Hodel has moved past still life portraiture. He considers his contemporaries to be cowards because they still paint pictures. His grand works are the product of sweat, mixed with real tears and blood. The best part of the fateful scene comes before the craft. Fauna sees the photos of the Black Dahlia murders, and others, taped up on the wall of her dressing room, and shudders. We know this will add a special luster to her cheeks when she poses. It’s not her fear as much as what drove Hodel to hang them. He wants his subjects to feel the horrors of his imagination before he makes a single incision or brush stroke.

further reading: I Am the Night Review (Spoiler Free)

It’s only a shame he has to slap Fauna to get her attention, although it’s probably better than the kidney punch and the threat of the cigarette in the eye Billis uses on Singletary when he drifts off. Singletary doesn’t quite keep his promises just as Hodel never lives up to his promise as an artist. Fauna plays into his ego to unhinge him, and he proves it’s only his prestigious background that allows his works to flourish as far as they have. He is a legend in his mind, whose legend on the outside world only feeds his psychosis. He talks of Marquis de Sade and of throwing off the consciousness, but he can only cast of his superego, not his id. Hodel commits the sin of being boring.

The final scenes play out in a sterile environment, made unclean by the events. But the series would have profited from a more murky center.I Am the Night has all the elements of truly transcendent suspense: a real life horror with a psychopath who eludes justice. It has a supernatural glow, as the concepts behind the art come from place dark enough to be teasingly called satanic. It has some truly frightening flashbacks and montages, the recurring visual theme of the horned animal mask holding special appeal.
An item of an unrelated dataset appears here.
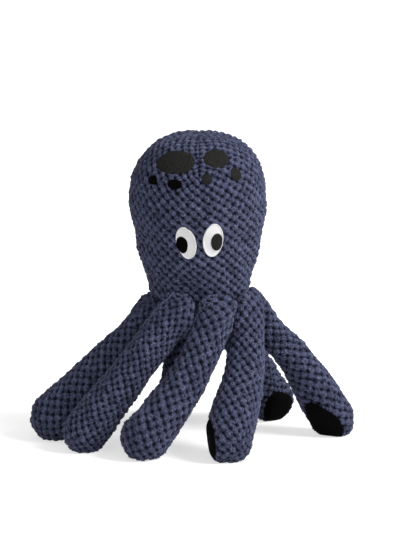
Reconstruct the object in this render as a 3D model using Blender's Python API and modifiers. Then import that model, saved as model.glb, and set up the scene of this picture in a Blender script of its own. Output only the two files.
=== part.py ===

Singletary’s own psychopathic tendencies, his dreams and drugged out nodouts, add a well-rounded quality to an already flawed character. Fauna’s fractured backgrounds and the social context of her final choice is an unnecessary redemption to a victim of circumstance. I Am the Night ends with all the pieces of the puzzle accounted for and on the board but some of them were hammered into place. Everyone admits everything and gets away with it all, and there is the delicious lack of closure at the closing, but there is too much paint on the canvass. I am the Night episode 6, “Queen’s Gambit, Accepted,” ends the match but doesn’t change the game.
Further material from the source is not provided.